Ela contou como, durante sua trajetória acadêmica, enfrentou grandes dificuldades devido à falta de adaptação nos materiais de ensino e na resistência das instituições de ensino em oferecer as condições necessárias para seu aprendizado.
Pessoas com deficiência enfrentam mais dificuldades na educação e no mercado de trabalho, de acordo com dados da PNAD 2022. A taxa de analfabetismo entre elas é de 19,5%, contra 4,1% entre as pessoas sem deficiência. Mais da metade não completou a educação básica, e apenas 25,6% terminaram o Ensino Médio, enquanto 57,3% das pessoas sem deficiência concluíram. No ensino superior, apenas 7% das pessoas com deficiência alcançaram esse nível, em comparação com 20,9% das pessoas sem deficiência.

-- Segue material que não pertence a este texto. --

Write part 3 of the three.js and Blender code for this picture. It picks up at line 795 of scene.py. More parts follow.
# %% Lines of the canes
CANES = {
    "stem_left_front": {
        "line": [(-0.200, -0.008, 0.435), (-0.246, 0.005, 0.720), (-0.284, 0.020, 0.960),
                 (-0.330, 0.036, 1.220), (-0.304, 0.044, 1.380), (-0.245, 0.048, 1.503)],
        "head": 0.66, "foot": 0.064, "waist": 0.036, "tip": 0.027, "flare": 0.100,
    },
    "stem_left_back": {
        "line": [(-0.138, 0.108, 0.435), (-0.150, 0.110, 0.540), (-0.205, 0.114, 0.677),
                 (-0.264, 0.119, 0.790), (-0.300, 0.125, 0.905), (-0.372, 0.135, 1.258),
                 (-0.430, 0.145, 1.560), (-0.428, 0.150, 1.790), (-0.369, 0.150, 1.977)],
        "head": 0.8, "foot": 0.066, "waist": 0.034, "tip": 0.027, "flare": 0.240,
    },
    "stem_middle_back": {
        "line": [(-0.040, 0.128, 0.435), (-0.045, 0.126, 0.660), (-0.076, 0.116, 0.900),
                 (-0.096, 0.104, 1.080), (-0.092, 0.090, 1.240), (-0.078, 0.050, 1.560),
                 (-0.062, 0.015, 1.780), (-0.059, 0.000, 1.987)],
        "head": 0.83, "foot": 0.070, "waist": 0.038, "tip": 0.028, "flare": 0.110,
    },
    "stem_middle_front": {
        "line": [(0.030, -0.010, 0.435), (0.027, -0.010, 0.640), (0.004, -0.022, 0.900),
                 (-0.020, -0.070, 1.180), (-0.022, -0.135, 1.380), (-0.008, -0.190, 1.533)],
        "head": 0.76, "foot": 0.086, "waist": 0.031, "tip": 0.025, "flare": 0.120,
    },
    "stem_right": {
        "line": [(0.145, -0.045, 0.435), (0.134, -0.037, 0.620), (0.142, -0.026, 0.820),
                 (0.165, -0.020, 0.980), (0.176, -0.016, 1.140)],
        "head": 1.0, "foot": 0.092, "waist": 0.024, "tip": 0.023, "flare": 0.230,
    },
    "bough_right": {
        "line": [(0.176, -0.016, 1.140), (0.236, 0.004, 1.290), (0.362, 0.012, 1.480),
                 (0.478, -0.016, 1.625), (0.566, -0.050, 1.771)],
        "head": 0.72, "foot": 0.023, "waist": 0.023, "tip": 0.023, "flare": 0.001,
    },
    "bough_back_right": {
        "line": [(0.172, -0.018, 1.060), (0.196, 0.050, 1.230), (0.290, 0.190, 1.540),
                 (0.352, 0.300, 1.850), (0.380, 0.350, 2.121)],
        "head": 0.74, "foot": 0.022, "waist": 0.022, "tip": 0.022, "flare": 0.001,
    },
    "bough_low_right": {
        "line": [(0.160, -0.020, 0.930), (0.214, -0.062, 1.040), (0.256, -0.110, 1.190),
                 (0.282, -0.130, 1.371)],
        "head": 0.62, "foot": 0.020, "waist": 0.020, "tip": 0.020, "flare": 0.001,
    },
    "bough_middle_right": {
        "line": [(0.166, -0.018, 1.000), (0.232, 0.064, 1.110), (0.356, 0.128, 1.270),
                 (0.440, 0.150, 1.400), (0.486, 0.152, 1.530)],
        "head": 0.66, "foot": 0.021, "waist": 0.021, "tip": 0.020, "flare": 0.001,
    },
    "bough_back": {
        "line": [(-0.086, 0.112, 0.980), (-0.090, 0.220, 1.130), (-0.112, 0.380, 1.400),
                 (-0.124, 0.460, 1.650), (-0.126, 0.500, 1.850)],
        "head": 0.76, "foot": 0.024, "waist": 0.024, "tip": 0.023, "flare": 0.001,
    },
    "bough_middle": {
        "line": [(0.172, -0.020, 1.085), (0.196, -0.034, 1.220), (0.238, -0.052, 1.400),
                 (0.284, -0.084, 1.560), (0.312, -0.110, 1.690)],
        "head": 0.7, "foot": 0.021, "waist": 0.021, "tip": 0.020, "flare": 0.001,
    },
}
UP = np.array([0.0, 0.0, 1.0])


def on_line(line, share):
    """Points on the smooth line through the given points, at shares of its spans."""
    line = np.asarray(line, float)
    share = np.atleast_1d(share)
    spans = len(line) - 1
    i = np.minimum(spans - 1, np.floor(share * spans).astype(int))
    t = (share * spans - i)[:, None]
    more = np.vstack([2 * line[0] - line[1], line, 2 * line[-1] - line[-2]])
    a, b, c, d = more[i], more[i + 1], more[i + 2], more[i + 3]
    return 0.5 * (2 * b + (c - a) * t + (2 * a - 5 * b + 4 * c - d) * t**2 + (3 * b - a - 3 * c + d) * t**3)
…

Helaine, lembrou que, na sua época, era preciso buscar soluções próprias para as dificuldades enfrentadas. “Se eu esperasse pela instituição, seria impossível. Consegui concluir a graduação com a ajuda de colegas, mas a falta de apoio institucional foi um grande obstáculo”, afirmou.
A professora aposentada ressaltou a importância de iniciativas como o PL 492/20 para garantir que jovens com deficiência tenham mais oportunidades desde a infância, evitando obstáculos que ela mesma enfrentou. “Se eu tivesse tido essas facilidades quando era jovem, teria alcançado muito mais. Acredito que o projeto pode fazer uma enorme diferença para os adolescentes e jovens com deficiência, garantindo um futuro mais inclusivo”, concluiu.

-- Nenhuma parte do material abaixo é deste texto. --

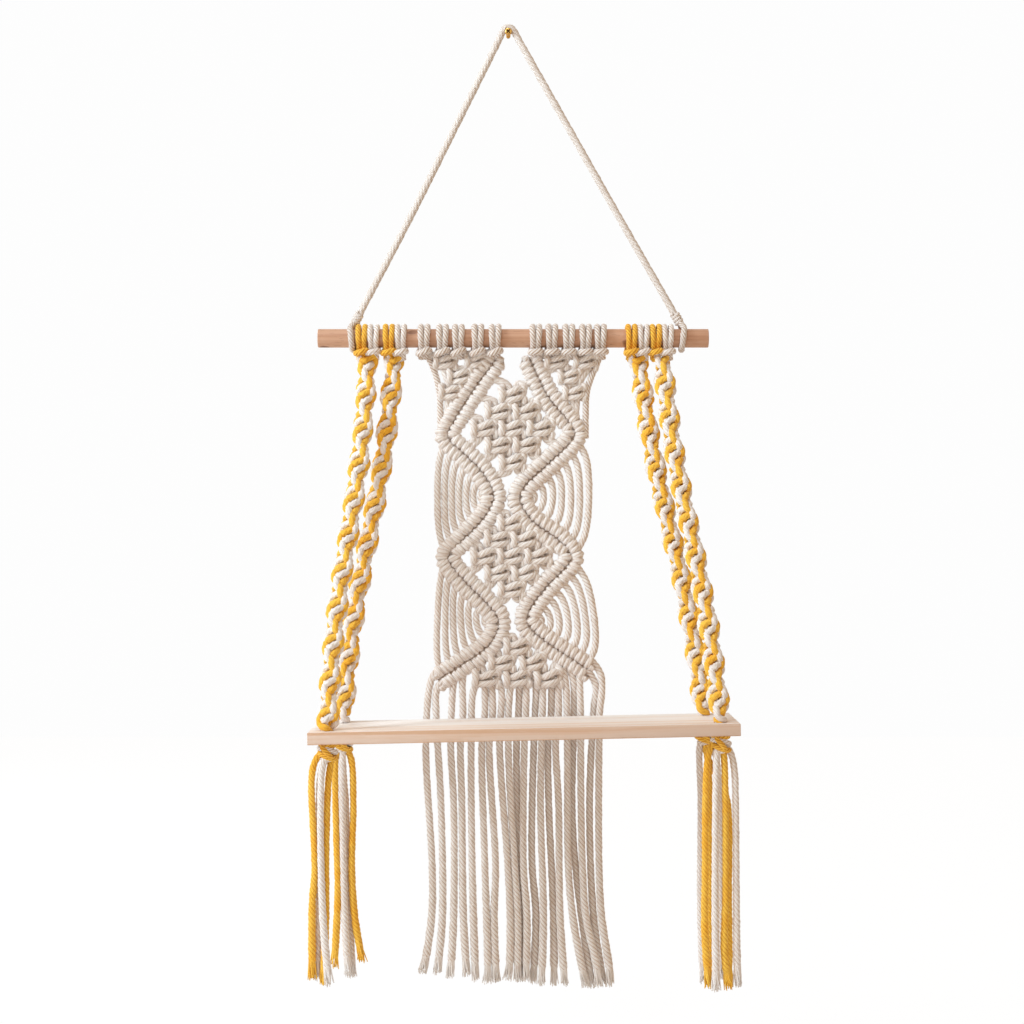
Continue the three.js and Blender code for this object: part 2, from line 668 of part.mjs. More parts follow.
function topGroup(side) {
  const { headShares, knotShares, ridgeShares, edgeShares } = topGroups[side];
  const heads = headShares.map((share) => [share, headRowShare]);
  const ways = [
    ...headToHead.map(([a, b]) => [heads[a], heads[b]]),
    ...headToKnot.map(([a, b]) => [heads[a], knotShares[b]]),
    ...knotToKnot.map(([a, b]) => [knotShares[a], knotShares[b]]),
    ...knotToRidge.map(([a, b]) => [knotShares[a], ridgeShares[b]]),
    ...edgeShares.slice(1).map((share, i) => [edgeShares[i], share]),
  ];
  return join([
    ...headShares.map((share) => larksHead(panelPoint([share, 0]).x)),
    ...ways.map(([from, to]) => bar(panelPoint(from), panelPoint(to), 0)),
    ...knotShares.map((share) => squareKnot(panelPoint(share), 0)),
  ]);
}

function makePanel() {
  const sides = ["left", "right"];
  const outer = sides.map((side) => outerRidge(side, seatGap));
  const inner = sides.map((side) => ridgeTube(side, false, seatGap));
  const ridges = join([...outer, ...inner]);
  const region = innerRegion();
  const meshes = [];
  for (const side of sides) {
    meshes.push(makeMesh("panel_heads_" + side, toGeometry(topGroup(side).subtract(ridges)), "cream"));
    meshes.push(makeMesh("panel_outer_ridge_" + side, toGeometry(outerRidge(side, 0)), "cream"));
    meshes.push(makeMesh("panel_inner_ridge_" + side, toGeometry(ridgeTube(side, false, 0)), "cream"));
  }
  for (const [name, net] of Object.entries(nets)) {
    const kept = netSolid(net, 0).intersect(region).subtract(join(inner));
    meshes.push(makeMesh(name, toGeometry(kept), "cream"));
  }
  const lowerNet = netSolid(nets.net_lower, seatGap).intersect(region);
  meshes.push(...makeFringe(ridges.add(lowerNet)));
  return meshes;
}

// Fringe and tassels

function makeFringe(knotwork) {
  const anchor = dowelCentre.clone();
  anchor.z -= panelLength;
  return fringeRoutes.map((route, i) => {
    const points = toVectors(route).map((point) => point.add(anchor));
    const cord = tube(points, cordDiameter, cordSides).subtract(knotwork);
    return makeMesh("fringe_cord_" + String(i + 1).padStart(2, "0"), toGeometry(cord), "cream");
  });
}

function makeTassel(sennit) {
  const knot = holePlace(sennit, -stopKnotDrop).applyMatrix4(shelf.matrix);
  const seatBall = ball(stopKnotDiameter + 2 * seatGap, knotSeatSides, knotSeatRings);
  const seat = toSolid(seatBall.translate(knot.x, knot.y, knot.z));
  return tasselRoutes[sennit.place].map((route, i) => {
    const points = toVectors(route).map((point) => point.add(knot));
    const cord = tube(points, cordDiameter, cordSides).subtract(seat);
    const name = "tassel_cord_" + sennit.place + "_" + (i + 1);
    return makeMesh(name, toGeometry(cord), tasselFinishes[sennit.place][i]);
  });
}

// The whole shelf

const hangingRopeShelf = new THREE.Group();
hangingRopeShelf.add(makeScrew(), makeDowel(), makeHangerCord());
hangingRopeShelf.add(
  makeHangerKnot("hanger_knot_left", hangerLoopShares[0]),
  makeHangerKnot("hanger_knot_right", hangerLoopShares[1]),
);
shelf.add(makeBoard(), ...sennits.map(makeStopKnot));
hangingRopeShelf.add(shelf, ...sennits.map(makeSennit), ...sennits.flatMap(makeTassel), ...makePanel());

export default hangingRopeShelf;
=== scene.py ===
# %% [markdown]
# # A hanging rope shelf
# A wooden rod hangs on a wall screw by one rope. From the rod hang a knotted rope panel with a fringe, and
# four twisted ropes that carry a small board. Every rope is the same 6 mm twisted cotton cord, so most of
# this lesson is about one thing: laying a twisted cord along a path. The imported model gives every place.

# %% Load the frame
import math

import bpy
import numpy as np
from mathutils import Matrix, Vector
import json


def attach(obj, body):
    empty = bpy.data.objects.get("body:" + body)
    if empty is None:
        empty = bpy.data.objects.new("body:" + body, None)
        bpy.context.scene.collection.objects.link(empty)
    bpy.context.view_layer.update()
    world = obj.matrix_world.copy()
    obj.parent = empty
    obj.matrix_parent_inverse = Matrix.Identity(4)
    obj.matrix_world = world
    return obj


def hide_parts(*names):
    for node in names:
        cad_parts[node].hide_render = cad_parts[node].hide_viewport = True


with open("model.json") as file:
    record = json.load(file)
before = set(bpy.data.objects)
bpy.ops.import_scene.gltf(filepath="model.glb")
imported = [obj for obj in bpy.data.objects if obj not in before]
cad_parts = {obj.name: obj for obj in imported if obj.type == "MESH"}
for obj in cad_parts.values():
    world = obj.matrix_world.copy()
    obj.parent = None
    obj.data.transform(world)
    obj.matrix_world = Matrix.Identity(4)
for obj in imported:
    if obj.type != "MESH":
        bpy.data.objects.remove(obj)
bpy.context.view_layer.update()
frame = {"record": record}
bpy.ops.object.select_all(action="DESELECT")
BODIES = frame["record"]["behaviour"]["bodies"]
BODY_OF = {node: body for body, nodes in BODIES.items() for node in nodes}
MM = 0.001
rng = np.random.default_rng(7)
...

Ela mencionou ainda que a adesão de tecnologias assistivas e a criação de ambientes mais acessíveis para pessoas com deficiência são fundamentais para que esses indivíduos possam viver de maneira mais independente. “Hoje, por exemplo, participo de um projeto com bicicletas adaptadas para deficientes visuais. Isso foi transformador para mim, pois já havia desistido de andar de bicicleta”, disse. Helaine destacou que essas iniciativas não apenas favorecem a inclusão, mas também ajudam as pessoas com deficiência a desenvolverem sua autonomia e autoestima.

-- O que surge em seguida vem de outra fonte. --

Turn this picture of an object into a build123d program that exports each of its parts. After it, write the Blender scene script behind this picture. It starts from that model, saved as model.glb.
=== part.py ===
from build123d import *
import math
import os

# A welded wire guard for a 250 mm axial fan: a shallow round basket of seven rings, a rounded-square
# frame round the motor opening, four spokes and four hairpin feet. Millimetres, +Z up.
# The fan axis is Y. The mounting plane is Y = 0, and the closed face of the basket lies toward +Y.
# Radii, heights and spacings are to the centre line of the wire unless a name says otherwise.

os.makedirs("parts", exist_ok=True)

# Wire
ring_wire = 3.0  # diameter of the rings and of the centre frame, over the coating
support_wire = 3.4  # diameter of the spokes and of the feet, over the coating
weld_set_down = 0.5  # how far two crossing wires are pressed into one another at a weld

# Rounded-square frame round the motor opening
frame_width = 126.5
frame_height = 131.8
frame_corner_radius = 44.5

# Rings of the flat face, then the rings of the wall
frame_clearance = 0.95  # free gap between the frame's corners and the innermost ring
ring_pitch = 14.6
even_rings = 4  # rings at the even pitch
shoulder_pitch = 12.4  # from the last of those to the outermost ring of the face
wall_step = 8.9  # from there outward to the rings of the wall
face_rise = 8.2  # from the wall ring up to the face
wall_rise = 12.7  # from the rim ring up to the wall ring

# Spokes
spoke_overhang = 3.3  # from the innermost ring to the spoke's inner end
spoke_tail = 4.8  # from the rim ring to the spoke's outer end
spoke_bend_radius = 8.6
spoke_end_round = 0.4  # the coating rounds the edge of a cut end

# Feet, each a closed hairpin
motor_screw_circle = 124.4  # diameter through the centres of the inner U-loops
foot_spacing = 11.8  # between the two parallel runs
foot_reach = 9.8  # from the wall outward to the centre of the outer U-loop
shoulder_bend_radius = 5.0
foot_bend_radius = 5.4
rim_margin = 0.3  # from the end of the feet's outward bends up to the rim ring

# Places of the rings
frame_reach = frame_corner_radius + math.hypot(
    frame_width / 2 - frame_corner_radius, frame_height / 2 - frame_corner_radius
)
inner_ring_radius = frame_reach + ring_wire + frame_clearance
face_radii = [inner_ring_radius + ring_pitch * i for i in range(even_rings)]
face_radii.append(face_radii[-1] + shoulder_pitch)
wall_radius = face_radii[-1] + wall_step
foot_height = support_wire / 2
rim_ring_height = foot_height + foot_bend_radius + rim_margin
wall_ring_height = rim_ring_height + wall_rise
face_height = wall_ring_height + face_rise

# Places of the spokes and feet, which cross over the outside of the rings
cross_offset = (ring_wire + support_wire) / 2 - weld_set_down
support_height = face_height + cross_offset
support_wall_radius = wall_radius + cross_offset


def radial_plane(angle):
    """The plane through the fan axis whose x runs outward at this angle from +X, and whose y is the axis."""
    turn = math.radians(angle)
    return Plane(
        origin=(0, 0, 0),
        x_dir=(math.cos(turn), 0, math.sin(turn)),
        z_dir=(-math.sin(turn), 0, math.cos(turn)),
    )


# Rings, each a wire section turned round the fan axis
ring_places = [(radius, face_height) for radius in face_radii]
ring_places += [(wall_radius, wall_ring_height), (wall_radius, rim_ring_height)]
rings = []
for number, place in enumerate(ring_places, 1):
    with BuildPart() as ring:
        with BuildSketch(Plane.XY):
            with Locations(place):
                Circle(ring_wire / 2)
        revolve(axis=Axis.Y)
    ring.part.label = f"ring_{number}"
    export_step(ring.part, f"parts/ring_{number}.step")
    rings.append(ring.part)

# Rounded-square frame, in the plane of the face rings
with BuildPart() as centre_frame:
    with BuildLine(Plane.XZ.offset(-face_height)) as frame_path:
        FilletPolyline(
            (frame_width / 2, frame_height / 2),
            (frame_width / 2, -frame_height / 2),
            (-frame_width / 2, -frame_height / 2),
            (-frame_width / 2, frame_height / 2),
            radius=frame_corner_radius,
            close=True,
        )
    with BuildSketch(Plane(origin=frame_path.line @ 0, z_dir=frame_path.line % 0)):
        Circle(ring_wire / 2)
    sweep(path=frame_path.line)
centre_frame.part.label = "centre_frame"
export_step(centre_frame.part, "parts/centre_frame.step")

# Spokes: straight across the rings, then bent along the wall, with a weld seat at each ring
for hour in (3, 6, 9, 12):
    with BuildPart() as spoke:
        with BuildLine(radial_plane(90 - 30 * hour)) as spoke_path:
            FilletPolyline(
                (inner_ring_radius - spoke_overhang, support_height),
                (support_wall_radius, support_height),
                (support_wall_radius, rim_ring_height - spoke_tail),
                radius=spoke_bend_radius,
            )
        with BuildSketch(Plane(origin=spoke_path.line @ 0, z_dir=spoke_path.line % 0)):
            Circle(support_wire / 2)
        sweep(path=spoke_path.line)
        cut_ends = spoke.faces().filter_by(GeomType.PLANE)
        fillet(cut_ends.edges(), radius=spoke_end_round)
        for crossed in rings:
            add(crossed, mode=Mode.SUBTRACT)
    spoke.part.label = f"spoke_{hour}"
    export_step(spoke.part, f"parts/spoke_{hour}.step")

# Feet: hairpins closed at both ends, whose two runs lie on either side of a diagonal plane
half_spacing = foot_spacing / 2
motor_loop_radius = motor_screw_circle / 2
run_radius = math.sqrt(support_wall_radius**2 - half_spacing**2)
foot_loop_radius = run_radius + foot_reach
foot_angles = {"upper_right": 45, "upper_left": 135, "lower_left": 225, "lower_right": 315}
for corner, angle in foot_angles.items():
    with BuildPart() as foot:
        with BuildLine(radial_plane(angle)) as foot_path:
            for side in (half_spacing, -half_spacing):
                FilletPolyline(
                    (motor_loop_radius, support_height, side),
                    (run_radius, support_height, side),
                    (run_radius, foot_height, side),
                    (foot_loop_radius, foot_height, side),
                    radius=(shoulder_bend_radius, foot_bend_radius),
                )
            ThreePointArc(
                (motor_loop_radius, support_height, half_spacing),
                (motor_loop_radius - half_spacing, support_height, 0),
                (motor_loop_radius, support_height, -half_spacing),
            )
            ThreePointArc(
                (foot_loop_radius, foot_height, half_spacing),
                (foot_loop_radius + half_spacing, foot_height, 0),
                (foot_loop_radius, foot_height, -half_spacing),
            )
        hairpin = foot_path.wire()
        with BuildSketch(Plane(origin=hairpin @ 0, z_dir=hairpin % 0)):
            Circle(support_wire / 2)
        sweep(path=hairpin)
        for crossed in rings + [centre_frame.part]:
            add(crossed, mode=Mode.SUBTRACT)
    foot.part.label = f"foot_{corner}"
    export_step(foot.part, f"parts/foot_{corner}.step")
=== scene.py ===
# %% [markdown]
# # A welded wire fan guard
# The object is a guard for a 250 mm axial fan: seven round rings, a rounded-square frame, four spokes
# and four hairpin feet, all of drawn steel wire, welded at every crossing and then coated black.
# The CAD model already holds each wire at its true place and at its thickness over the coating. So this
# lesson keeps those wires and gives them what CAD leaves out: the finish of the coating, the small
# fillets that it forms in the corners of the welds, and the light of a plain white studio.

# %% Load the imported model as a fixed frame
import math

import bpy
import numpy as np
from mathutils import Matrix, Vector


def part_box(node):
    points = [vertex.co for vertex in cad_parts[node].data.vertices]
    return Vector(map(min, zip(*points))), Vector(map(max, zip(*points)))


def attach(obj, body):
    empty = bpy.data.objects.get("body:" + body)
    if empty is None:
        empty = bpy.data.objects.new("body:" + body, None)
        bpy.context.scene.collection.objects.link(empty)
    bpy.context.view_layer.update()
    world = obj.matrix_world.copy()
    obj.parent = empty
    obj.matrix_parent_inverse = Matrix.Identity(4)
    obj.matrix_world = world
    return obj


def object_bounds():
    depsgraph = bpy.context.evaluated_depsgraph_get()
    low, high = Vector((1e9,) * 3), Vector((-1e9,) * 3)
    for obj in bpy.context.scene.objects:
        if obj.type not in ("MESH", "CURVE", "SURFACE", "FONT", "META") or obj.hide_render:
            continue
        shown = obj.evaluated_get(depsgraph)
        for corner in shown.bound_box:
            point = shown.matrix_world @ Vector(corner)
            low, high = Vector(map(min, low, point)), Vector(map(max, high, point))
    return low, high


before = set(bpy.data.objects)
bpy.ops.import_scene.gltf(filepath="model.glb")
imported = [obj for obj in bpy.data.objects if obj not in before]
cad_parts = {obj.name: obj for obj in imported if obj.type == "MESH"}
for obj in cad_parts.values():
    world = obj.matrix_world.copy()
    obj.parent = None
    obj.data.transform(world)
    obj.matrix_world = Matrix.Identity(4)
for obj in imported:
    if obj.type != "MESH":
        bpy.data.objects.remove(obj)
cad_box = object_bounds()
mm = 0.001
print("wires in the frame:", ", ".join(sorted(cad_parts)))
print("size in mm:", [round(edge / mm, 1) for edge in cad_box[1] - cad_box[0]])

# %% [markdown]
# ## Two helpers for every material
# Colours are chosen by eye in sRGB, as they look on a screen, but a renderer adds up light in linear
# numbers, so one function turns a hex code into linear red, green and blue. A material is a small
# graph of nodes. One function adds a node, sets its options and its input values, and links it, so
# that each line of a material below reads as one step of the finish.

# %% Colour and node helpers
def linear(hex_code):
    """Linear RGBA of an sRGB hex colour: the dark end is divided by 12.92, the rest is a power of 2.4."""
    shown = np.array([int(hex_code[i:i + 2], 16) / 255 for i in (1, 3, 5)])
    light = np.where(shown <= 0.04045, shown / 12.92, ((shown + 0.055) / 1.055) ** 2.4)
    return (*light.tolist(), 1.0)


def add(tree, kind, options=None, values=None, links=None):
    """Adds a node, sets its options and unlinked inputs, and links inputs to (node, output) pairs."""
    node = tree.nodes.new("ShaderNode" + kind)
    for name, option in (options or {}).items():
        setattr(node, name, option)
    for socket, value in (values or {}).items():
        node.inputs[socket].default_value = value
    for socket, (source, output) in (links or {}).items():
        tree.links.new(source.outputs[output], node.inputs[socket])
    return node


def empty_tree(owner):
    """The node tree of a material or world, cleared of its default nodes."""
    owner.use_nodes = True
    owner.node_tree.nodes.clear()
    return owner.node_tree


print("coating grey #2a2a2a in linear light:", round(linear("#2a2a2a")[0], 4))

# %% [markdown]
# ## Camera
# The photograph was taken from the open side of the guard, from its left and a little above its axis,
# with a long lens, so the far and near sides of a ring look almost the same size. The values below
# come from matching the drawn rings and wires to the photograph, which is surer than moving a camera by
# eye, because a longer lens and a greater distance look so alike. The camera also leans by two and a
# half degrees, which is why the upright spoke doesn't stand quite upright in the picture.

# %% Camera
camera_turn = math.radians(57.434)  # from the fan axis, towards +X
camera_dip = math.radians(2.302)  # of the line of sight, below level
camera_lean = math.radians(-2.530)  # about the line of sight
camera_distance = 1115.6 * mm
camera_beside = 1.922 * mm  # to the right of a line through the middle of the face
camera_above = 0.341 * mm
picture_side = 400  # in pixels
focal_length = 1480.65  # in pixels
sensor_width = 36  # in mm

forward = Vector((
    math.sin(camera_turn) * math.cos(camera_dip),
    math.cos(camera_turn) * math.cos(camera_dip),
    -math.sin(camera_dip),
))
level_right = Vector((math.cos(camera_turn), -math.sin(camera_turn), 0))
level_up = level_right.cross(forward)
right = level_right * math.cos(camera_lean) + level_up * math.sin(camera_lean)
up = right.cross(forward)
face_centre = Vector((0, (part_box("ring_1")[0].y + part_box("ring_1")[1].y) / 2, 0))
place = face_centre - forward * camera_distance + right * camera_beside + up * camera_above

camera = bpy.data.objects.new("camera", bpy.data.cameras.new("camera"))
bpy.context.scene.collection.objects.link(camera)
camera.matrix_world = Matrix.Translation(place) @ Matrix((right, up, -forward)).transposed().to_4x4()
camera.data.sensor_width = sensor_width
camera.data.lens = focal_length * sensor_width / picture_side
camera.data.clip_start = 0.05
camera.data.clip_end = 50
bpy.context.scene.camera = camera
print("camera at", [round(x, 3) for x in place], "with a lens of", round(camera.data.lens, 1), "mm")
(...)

Além disso, a professora aponta as dificuldades de locomoção e a falta de acessibilidade em diversos serviços, como o transporte público. “Hoje, com aplicativos de rastreamento de ônibus e outros dispositivos, a locomoção é mais fácil. No passado, enfrentávamos dificuldades imensas para sair de casa”, contou. Ela destacou que essas mudanças devem ser divulgadas para que as pessoas com deficiência possam acreditar que é possível ter uma vida plena, sem barreiras.
Expectativa para o futuro
O Projeto de Lei 492/2020, que ainda passará pela análise das comissões de Finanças e Tributação (CFT) e de Constituição, Justiça e Cidadania (CCJ), representa um avanço significativo na busca pela igualdade de oportunidades para pessoas com deficiência. Caso aprovado pelo Congresso Nacional, o projeto promete beneficiar milhares de brasileiros, oferecendo isenção de impostos para produtos essenciais à inclusão social e ao bem-estar dessa população. A medida não apenas facilitará o acesso a tecnologias assistivas, mas também contribuirá para a construção de uma sociedade mais inclusiva, onde todos possam participar plenamente da vida social, cultural e profissional.